BREAK IN TRANSCRIPT
Ms. ADAMS. Mr. Speaker, I thank Ms. De La Cruz for yielding time.
Mr. Speaker, on the final day of Women's History Month, I rise tonight to highlight the value of the Women's History Museum. Karen Staser founded the museum in 1995 with the aim of addressing the significant amount of women's history that was missing from our Nation's Capital and museums, including the Smithsonian Institution.
During the museum's startup years, the museum's first project was to oversee the restoration of the iconic women's suffrage statute which resides in our Capitol rotunda to this day.
As an artist of 40 years and as someone who has actually started a small museum gallery in my home State, I am very concerned about museums. This museum also organized a traveling exhibition on women's suffrage, launched a popular newsletter called ``A Different Point of View,'' created a bipartisan Honorary Congressional Advisory Council, and testified before Congress.
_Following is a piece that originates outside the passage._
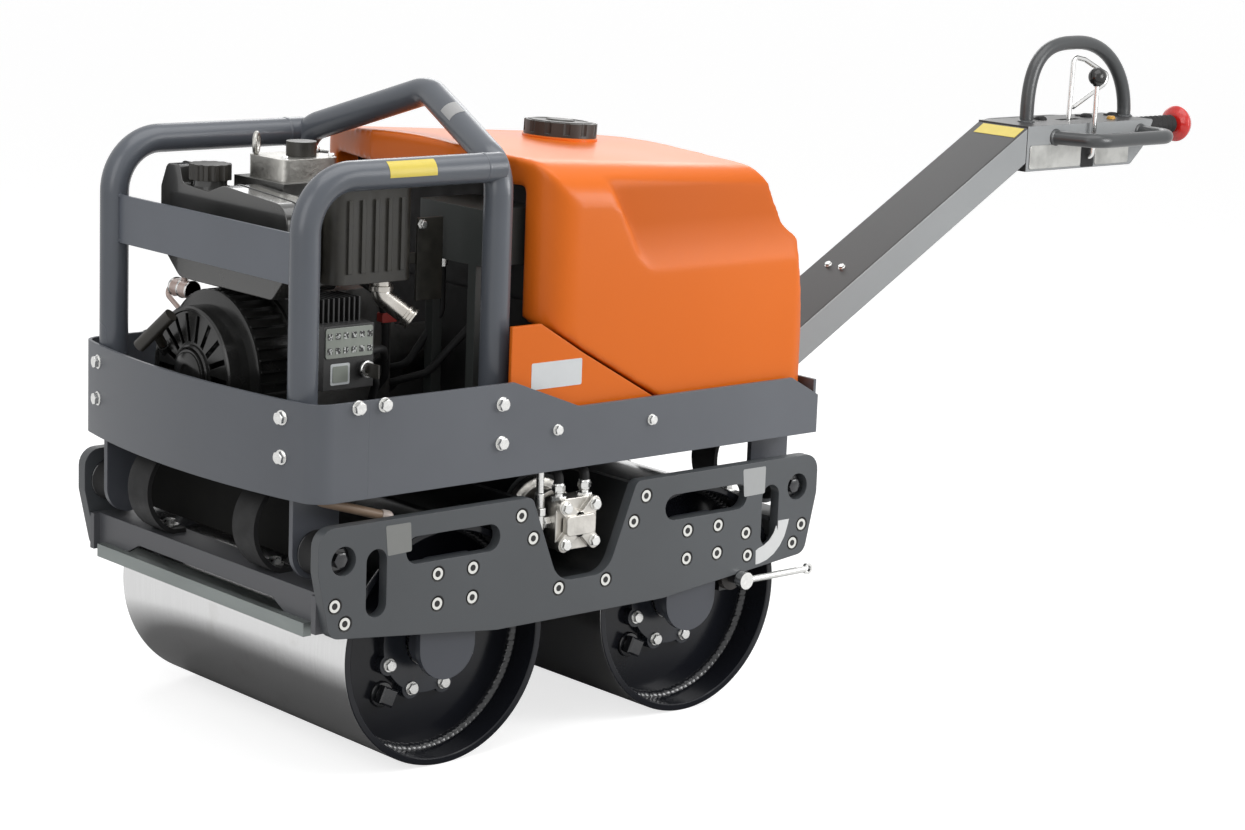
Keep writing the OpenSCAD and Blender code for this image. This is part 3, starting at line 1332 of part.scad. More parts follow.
// Handle bracket: a plate on the rear panel, two ears, the pin and a stop bar
pin_x = 612;
pin_drop = 8;
pin_z = deck_top - pin_drop;
pin_r = 10;
ear_t = 10;
ear_gap = 2;
ear_y = arm_w / 2 + ear_gap;
ear_back = panel_x + skirt_t;
ear_drop = 44;
ear_rise = 52;
ear_end_r = 36;
base_y = 118;
base_t = 10;
base_drop = 50;
base_rise = 70;
ear_low = pin_z - ear_drop;
ear_high = pin_z + ear_rise;
base_low = pin_z - base_drop;
base_high = deck_top + base_rise;
stop_r = 8;
stop_along = 8;
pin_head = 4;
module handle_bracket() color(steel_grey) translate([frame_x, 0, 0]) {
    down = arm_t / 2 + stop_r + air;
    block(ear_back, ear_back + base_t, -base_y, base_y, base_low, base_high);
    both_sides() along_y(-ear_y - ear_t, -ear_y) {
        polygon([[ear_back + base_t, ear_low], [pin_x + ear_end_r / 2, ear_low],
            [pin_x + ear_end_r, pin_z], [pin_x, pin_z + ear_end_r], [ear_back + base_t, ear_high]]);
        translate([pin_x, pin_z]) circle(r = ear_end_r);
    }
    disc_y(pin_r, -ear_y - ear_t - pin_head, ear_y + ear_t + pin_head, pin_x, pin_z);
    disc_y(stop_r, -ear_y, ear_y, pin_x + stop_along * cos(arm_slope) + down * sin(arm_slope),
        pin_z + stop_along * sin(arm_slope) - down * cos(arm_slope));
}

// Handle arm: a hollow box on the pin, cut upright where the head starts
head_x0 = pin_x + arm_l * cos(arm_slope);
head_x1 = head_x0 + head_l;
head_lip = 2;
head_top_z = pin_z + arm_l * sin(arm_slope) + arm_t / 2 / cos(arm_slope) + head_lip;
head_low_z = head_top_z - head_h;
arm_hollow_x = 40;
arm_end_r = 30;
arm_bolt_d = 16;
arm_bolt_h = 8;
arm_bolt_places = [320, 372];
module arm_frame() translate([pin_x, 0, pin_z]) rotate([0, -arm_slope, 0]) children();
function arm_at(along, up) = [pin_x + along * cos(arm_slope) - up * sin(arm_slope),
    pin_z + along * sin(arm_slope) + up * cos(arm_slope)];
function arm_cut(x, up) = arm_at((x - pin_x + up * sin(arm_slope)) / cos(arm_slope), up);
function arm_outline(from, half, x) =
    [arm_at(from, half), arm_at(from, -half), arm_cut(x, -half), arm_cut(x, half)];
module handle_arm() color(steel_grey) translate([frame_x, 0, 0]) {
    difference() {
        along_y(-arm_w / 2, arm_w / 2)
            polygon(round_corners(arm_outline(-arm_t / 2, arm_t / 2, head_x0), [arm_end_r, arm_end_r, 0, 0]));
        along_y(-arm_w / 2 + arm_wall, arm_w / 2 - arm_wall)
            polygon(arm_outline(arm_hollow_x, arm_t / 2 - arm_wall, head_x0 - arm_wall));
        disc_y(pin_r + fit, -arm_w / 2 - over, arm_w / 2 + over, pin_x, pin_z);
    }
    arm_frame() for (x = arm_bolt_places)
        translate([x, 0, arm_t / 2 - arm_wall / 2]) cylinder(d = arm_bolt_d, h = arm_bolt_h, $fn = 6);
}

// Head of the handle: a hollow cover with openings for the levers
head_end_shares = [[1, 1], [0.925, 0.37], [0.829, 0], [0, 0], [0, 1]];
head_end_radii = [4, 12, 12, 0, 0];
lever_share = 0.4736;
travel_share = 0.5073;
lever_x = head_x0 + lever_share * head_l;
lever_slot_w = 24;
lever_slot_low = 4;
lever_slot_h = 36;
travel_x = head_x0 + travel_share * head_l;
travel_slot_l = 64;
travel_slot_w = 18;
grommet_r = 9;
grommet_h = 3;
grommet_shares = [[0.3466, 0.303], [0.7093, 0.288], [0.9062, 0.197]];
function head_points(i) = [for (s = head_end_shares)
    [head_x0 + s.x * head_l + (s.x < 0.5 ? i : -i), head_low_z + s.y * head_h + (s.y < 0.3 ? i : s.y > 0.9 ? -i : 0)]];
module head_cover() color(steel_grey) translate([frame_x, 0, 0]) {
    difference() {
        along_y(-arm_w / 2, arm_w / 2) polygon(round_corners(head_points(0), head_end_radii));
        along_y(-arm_w / 2 + arm_wall, arm_w / 2 - arm_wall)
            polygon(round_corners(head_points(arm_wall), head_end_radii));
        block(lever_x - lever_slot_w / 2, lever_x + lever_slot_w / 2, -arm_w / 2 - over, -arm_w / 2 + arm_wall + over,
            head_low_z + lever_slot_low, head_low_z + lever_slot_low + lever_slot_h);
        block(travel_x - travel_slot_l / 2, travel_x + travel_slot_l / 2, -travel_slot_w / 2, travel_slot_w / 2,
            head_top_z - arm_wall - over, head_top_z + over);
    }
    for (s = grommet_shares)
        disc_z(grommet_r, head_top_z, head_top_z + grommet_h, head_x0 + s.x * head_l, s.y * arm_w);
    travel_pivot();
    lever_pivot();
}
// Pivot pins of the two levers, across the inside of the head
travel_pivot_drop = 26;
lever_pivot_rise = 22;
lever_pivot_y = 40;
travel_pivot_z = head_top_z - travel_pivot_drop;
lever_pivot_z = head_low_z + lever_pivot_rise;
pivot_r = 5;
module travel_pivot() disc_y(pivot_r, -arm_w / 2 + arm_wall, arm_w / 2 - arm_wall, travel_x, travel_pivot_z);
module lever_pivot() {
    disc_x(pivot_r, lever_x - lever_slot_w, lever_x + lever_slot_w, -lever_pivot_y, lever_pivot_z);
    for (side = [-1, 1])
        block(lever_x + side * lever_slot_w - pivot_r, lever_x + side * lever_slot_w + pivot_r,
            -lever_pivot_y - pivot_r, -lever_pivot_y + pivot_r, head_low_z + arm_wall, lever_pivot_z + pivot_r);
}

// Hand tubes: the upright grip hoop and a loop on each side of the head
hoop_share = 0.1756;
hoop_x0 = head_x0 + hoop_share * head_l;
hoop_shares = [[0, 0], [-0.03, 0.9], [0.41, 1.03], [0.78, 0.86], [1, 0.37], [1, 0]];
hoop_bend = 45;
loop_drop = 25;
loop_z = head_top_z - loop_drop;
loop_x_shares = [0.2119, 0.2896, 0.8958];
loop_x = [for (s = loop_x_shares) head_x0 + s * head_l];
loop_bend = 34;
module hand_tubes() color(steel_grey) translate([frame_x, 0, 0]) {
    r = hand_tube / 2;
    out = bar_w / 2;
    start = head_top_z - foot_t;
    difference() {
        union() {
            bent_bar([for (s = hoop_shares) [hoop_x0 + s.x * hoop_l, 0, s.y == 0 ? start
                : head_top_z + s.y * (hoop_h - r)]], hoop_bend, r);
            both_sides() bent_bar([[loop_x[0], -arm_w / 2 + foot_t, loop_z], [loop_x[1], -out, loop_z],
                [loop_x[2], -out, loop_z], [loop_x[2], -arm_w / 2 + foot_t, loop_z]], loop_bend, r);
        }
        block(head_x0, head_x1, -arm_w / 2, arm_w / 2, head_low_z, head_top_z);
    }
}

// Travel lever: a bail that swings under the grip hoop, on a sleeve round its pivot
bail_r = 5;
bail_bend = 10;
bail_weld_r = 3.5;
sleeve_r = 10;
sleeve_half = 8;
bail_shares = [[0, -0.12], [0.03, 0.78], [0.26, 0.74], [0.76, 0.53], [0.69, 0.42], [0.075, 0.15]];
module travel_lever() color(bare_steel) translate([frame_x, 0, 0]) {
    pts = [for (s = bail_shares) [travel_x + s.x * hoop_l / 2, 0, head_top_z + s.y * hoop_h]];
    difference() {
        union() {
            disc_y(sleeve_r, -sleeve_half, sleeve_half, travel_x, travel_pivot_z);
            bent_bar(pts, bail_bend, bail_r);
            bar(pts[5] + unit(pts[4] - pts[5]) * bail_weld_r, [travel_x, 0, pts[5].z - bail_weld_r], bail_weld_r);
        }
        disc_y(pivot_r + fit, -sleeve_half - over, sleeve_half + over, travel_x, travel_pivot_z);
    }
}

// Vibration lever: a rod with a round knob, turning on its own pivot inside the head
rod_y = 80;
rod_r = 5;
rod_bend = 12;
rod_sleeve_half = 9;
knob_r = 18.5;
knob_rise = 162;
module vibration_lever() color(bare_steel) translate([frame_x, 0, 0]) difference() {
    union() {
        disc_x(sleeve_r, lever_x - rod_sleeve_half, lever_x + rod_sleeve_half, -lever_pivot_y, lever_pivot_z);
        bent_bar([[lever_x, -lever_pivot_y - pivot_r, lever_pivot_z], [lever_x, -rod_y, lever_pivot_z],
            [lever_x, -rod_y, lever_pivot_z + knob_rise]], rod_bend, rod_r);
        translate([lever_x, -rod_y, lever_pivot_z + knob_rise]) sphere(r = knob_r);
    }
    disc_x(pivot_r + fit, lever_x - rod_sleeve_half - over, lever_x + rod_sleeve_half + over,
        -lever_pivot_y, lever_pivot_z);
}

// Safety button on its bellows at the end of the head
button_drop = 23;
button_z = head_top_z - button_drop;
bellows_x0 = head_x1 + head_lip;
bellows_l = 141;
bellows_r = 19;
bellows_valley = 14;
bellows_bore = 9;
bellows_ribs = 9;
button_h = 40;
button_lip = 10;
button_back_x = bellows_x0 + bellows_l;
tail_x = button_back_x + button_h;
// Shift that puts the middle of the machine's length at x = 0
frame_x = (bumper_x - tail_x) / 2;
stem_d = 14;
socket_r = 19;
module revolve_x(x) translate([x, 0, button_z]) rotate([0, 90, 0]) rotate_extrude() children();
module button_bellows() color(dark_black) translate([frame_x, 0, 0]) difference() {
    union() {
        pitch = bellows_l / bellows_ribs;
        revolve_x(bellows_x0) polygon(concat([[bellows_bore, 0]],
            [for (k = [0 : bellows_ribs - 1]) each [[bellows_valley, k * pitch],
                [bellows_r, (k + 0.35) * pitch], [bellows_r, (k + 0.65) * pitch]]],
            [[bellows_valley, bellows_l - air], [bellows_bore, bellows_l - air]]));
        disc_x(socket_r, head_x1 - socket_r, bellows_x0, 0, button_z);
    }
    disc_x(bellows_bore, head_x1 - socket_r - over, bellows_x0 + over, 0, button_z);
    along_y(-arm_w, arm_w) polygon(round_corners(head_points(0), head_end_radii));
}
module safety_button() color(button_red) translate([frame_x, 0, 0]) {
    revolve_x(button_back_x) polygon([[0, 0], [button_d / 3, 0], [button_d / 2, button_lip],
        [button_d / 2, button_lip * 1.6], [button_d * 0.42, button_h * 0.72], [button_d * 0.24, button_h * 0.93],
        [0, button_h]]);
    disc_x(stem_d / 2, bellows_x0 + button_travel, button_back_x + over, 0, button_z);
}

side_plate_left();
side_plate_right();
side_plate_bolts();
cross_beams();
scrapers();
drum_carriers();
bearings();
front_drum();
front_drum_hubs();
front_hub_bolts();
rear_drum();
rear_drum_hubs();
rear_hub_bolts();
drive_motors();
exciter_frame();
exciter_housing();
eccentric_shaft();
exciter_motor();
hydraulic_hoses();
limit_straps();
rubber_mounts();
leg_brackets();
brake_bracket();
brake_lever();
deck();
side_skirts();
front_bumper();
rear_panel();
skirt_bolts();
cage();
cage_front_plate();
water_tank();
tank_cap();
side_covers();
hydraulic_tank();
battery();
hydraulic_pump();
engine_block();
engine_cylinder();
valve_cover();
fan_housing();
flywheel();
starter_cover();
starter_handle();
fuel_tank();
fuel_cap();
oil_cap();
muffler();
exhaust_pipe();
fuel_filter();
control_box();
ignition_key();
handle_bracket();
handle_arm();
head_cover();
hand_tubes();
travel_lever();
vibration_lever();
button_bellows();
safety_button();
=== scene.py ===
import math

import bmesh
import bpy
from mathutils import Matrix, Vector


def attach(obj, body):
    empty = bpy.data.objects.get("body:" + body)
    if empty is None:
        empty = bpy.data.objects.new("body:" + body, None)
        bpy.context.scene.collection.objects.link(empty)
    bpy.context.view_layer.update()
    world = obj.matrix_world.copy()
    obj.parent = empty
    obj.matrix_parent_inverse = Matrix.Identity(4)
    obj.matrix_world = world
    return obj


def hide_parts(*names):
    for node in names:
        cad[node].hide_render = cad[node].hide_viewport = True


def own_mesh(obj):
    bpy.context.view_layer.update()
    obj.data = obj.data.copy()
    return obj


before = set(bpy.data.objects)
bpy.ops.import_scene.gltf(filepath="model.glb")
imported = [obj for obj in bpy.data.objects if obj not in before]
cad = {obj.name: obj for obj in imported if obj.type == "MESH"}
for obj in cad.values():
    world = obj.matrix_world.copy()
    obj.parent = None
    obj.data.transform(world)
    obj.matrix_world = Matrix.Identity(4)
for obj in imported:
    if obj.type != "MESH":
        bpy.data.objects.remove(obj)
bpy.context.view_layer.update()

# Camera and studio. The machine is drawn in millimetres from the middle of its wheelbase on the ground,
# and it stands 680.1 mm behind the middle of its whole length.
MIDDLE = -680.1


def at(x, y, z):
    """A point of the machine, from millimetres to the frame's metres."""
    return Vector(((x + MIDDLE) / 1000, y / 1000, z / 1000))


yaw, pitch, roll = (math.radians(a) for a in (41.556, 11.507, 2.2226))
sight = Vector((math.sin(yaw) * math.cos(pitch), math.cos(yaw) * math.cos(pitch), -math.sin(pitch)))
level = Vector((math.cos(yaw), -math.sin(yaw), 0))
rise = level.cross(sight)
right = level * math.cos(roll) + rise * math.sin(roll)
up = rise * math.cos(roll) - level * math.sin(roll)
camera = bpy.data.objects.new("camera", bpy.data.cameras.new("camera"))
camera.data.lens = 88.05
camera.data.sensor_width = 36
camera.data.sensor_fit = "HORIZONTAL"
camera.data.clip_end = 100
camera.matrix_world = Matrix.Translation(at(-3202.7, -4046.3, 1552.7)) @ Matrix(
    (right, up, -sight)).transposed().to_4x4()
bpy.context.scene.collection.objects.link(camera)
bpy.context.scene.camera = camera
bpy.context.scene.view_settings.view_transform = "Standard"


def lamp(name, place, aim, size, power):
    """A soft box that faces a point of the machine."""
    light = bpy.data.objects.new(name, bpy.data.lights.new(name, "AREA"))
    light.data.shape = "RECTANGLE"
    light.data.size = size[0]
    light.data.size_y = size[1]
    light.data.energy = power
    light.location = place
    light.rotation_mode = "QUATERNION"
    light.rotation_quaternion = (Vector(aim) - Vector(place)).to_track_quat("-Z", "Y")
    bpy.context.scene.collection.objects.link(light)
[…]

Since its founding, the museum has played an integral role in uplifting and celebrating the many women in history who have had an impact on our society, women like my mentor, artist, and teacher, the late Eva Hamlin Miller. Too often, these names are erased from our history books, our K-12 education, and even our museums.
The Women's History Museum is a space where women can go to feel inspired and motivated to dream big. It is a place where women's legacies can live on, be celebrated, and not forgotten.
One such woman I want to mention, Alma Thomas, comes to mind. She was an African-American artist who is now recognized as a major American painter of the 20th century. She attended Howard University and went on to be an educator at Shaw Junior High School here in D.C.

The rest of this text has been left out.